My view is simple: a good 3PL arrangement should make the business easier to operate as volume grows. If internal teams are spending more time managing the logistics provider every quarter, something in the operating model is wrong.

Companies still make the repeated mistake of outsourcing physical work while keeping processes unclear. The useful operational takeaway is to define ownership, exception rules, reporting standards, and cost behaviour before scaling begins. As supply chains become more connected and delivery commitments become tighter, the best 3PL logistics company in India will not simply be the one with the largest network. It will be the one capable of maintaining process control while the client’s business keeps changing.

FAQs

1. How should a business choose a 3PL logistics company in India?

Ans. Evaluate warehouse processes, inventory controls, system integration, reporting quality, escalation procedures, and cost behaviour at higher volumes. Pricing should be considered after operational fit is understood.

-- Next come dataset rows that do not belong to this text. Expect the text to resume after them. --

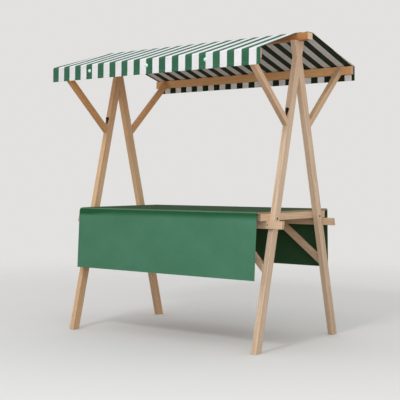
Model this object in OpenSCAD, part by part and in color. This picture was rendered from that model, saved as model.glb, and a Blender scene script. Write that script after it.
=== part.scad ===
// Wooden market stall: two cross-legged trestles carry a ridge beam, two eave
// rails and a counter. A striped canopy hangs over the rails and a cloth over
// the counter. X runs along the stall, Y from front (-) to rear (+), Z up.
// The origin is on the floor, under the middle of the stall. Millimetres.

/* [Overall] */
// Length of the canopy, the ridge beam, the eave rails and the long rails
stall_len = 1800; // [1400:10:2400]
// Depth over the outer faces of the two eave rails
eave_depth = 1184; // [1060:2:1400]
// Height of the top of the ridge beam above the floor
ridge_top = 2055; // [1900:5:2300]
// Rise of the canopy, from the top of the eave rails to the top of the ridge beam
roof_rise = 165; // [100:5:260]

/* [Trestles] */
// Distance from an end of the ridge beam to the outer face of its trestle
trestle_inset = 80; // [20:5:200]
// Distance between the centres of the two feet of a trestle
foot_centres = 960; // [860:10:1080]
// How far the centre line of each leg runs past the middle at its top
cross_past = 27; // [18:1:40]
// Width of a leg in the plane of its trestle
leg_w = 60; // [50:1:80]
// Thickness of a leg and of the eave braces that lie in its plane
leg_t = 38; // [30:1:60]
// Clearance all round the halved crossing of two legs
lap_gap = 0.3; // [0.1:0.1:1]
// Chamfer on the long arrises of every timber
arris = 1.5; // [0.5:0.5:4]

/* [Ridge and eaves] */
// Width of the ridge beam
ridge_w = 60; // [40:1:100]
// Height of the ridge beam
ridge_h = 46; // [40:1:100]
// Thickness of an eave rail
eave_t = 25; // [18:1:40]
// Height of an eave rail
eave_h = 58; // [50:1:90]
// Width of an eave brace in the plane of its trestle
eave_brace_w = 38; // [30:1:50]
// Slope of the eave braces from the level
eave_brace_slope = 43; // [36:1:50]

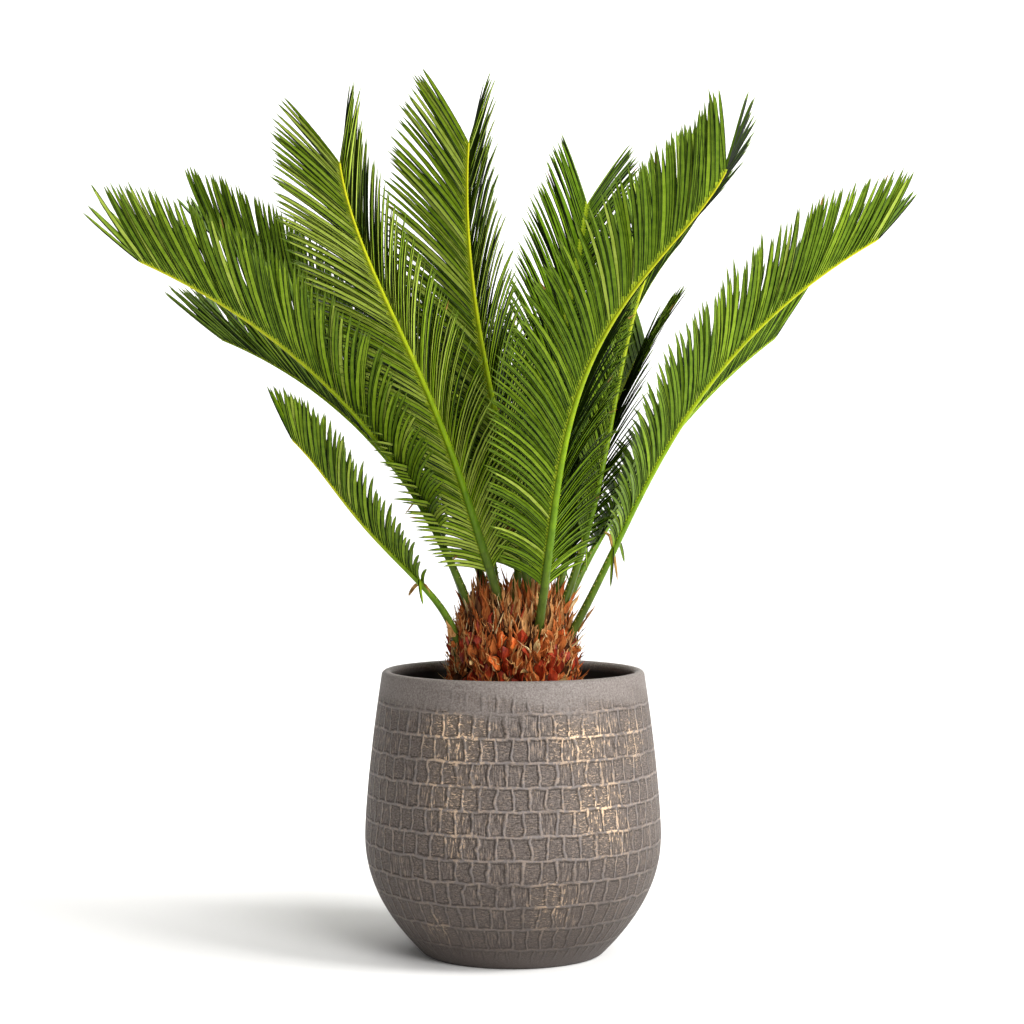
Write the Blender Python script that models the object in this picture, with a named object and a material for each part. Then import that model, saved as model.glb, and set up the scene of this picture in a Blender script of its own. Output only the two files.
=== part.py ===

2. Are affordable 3PL logistics solutions suitable for growing businesses?

Ans. Yes, if the pricing model remains practical as order patterns change. A low initial rate can become expensive when returns, special handling, or manual coordination increase.

3. What do end-to-end 3PL logistics services usually cover?

Ans. They can include receiving, storage, inventory control, order processing, transportation, returns, and reporting. The real value comes from coordination between these functions.

4. Why do inventory records become inaccurate in outsourced warehouses?

Ans. Common causes include poor SKU data, receiving errors, uncontrolled adjustments, weak returns processes, and system mismatches. Regular reconciliation alone will not fix an unclear process.

5. What should a third party logistics service provide during disruptions?

Ans. The provider should offer early visibility, clear escalation, realistic recovery planning, and accurate communication. Hiding delays until the customer complains is a serious operational weakness.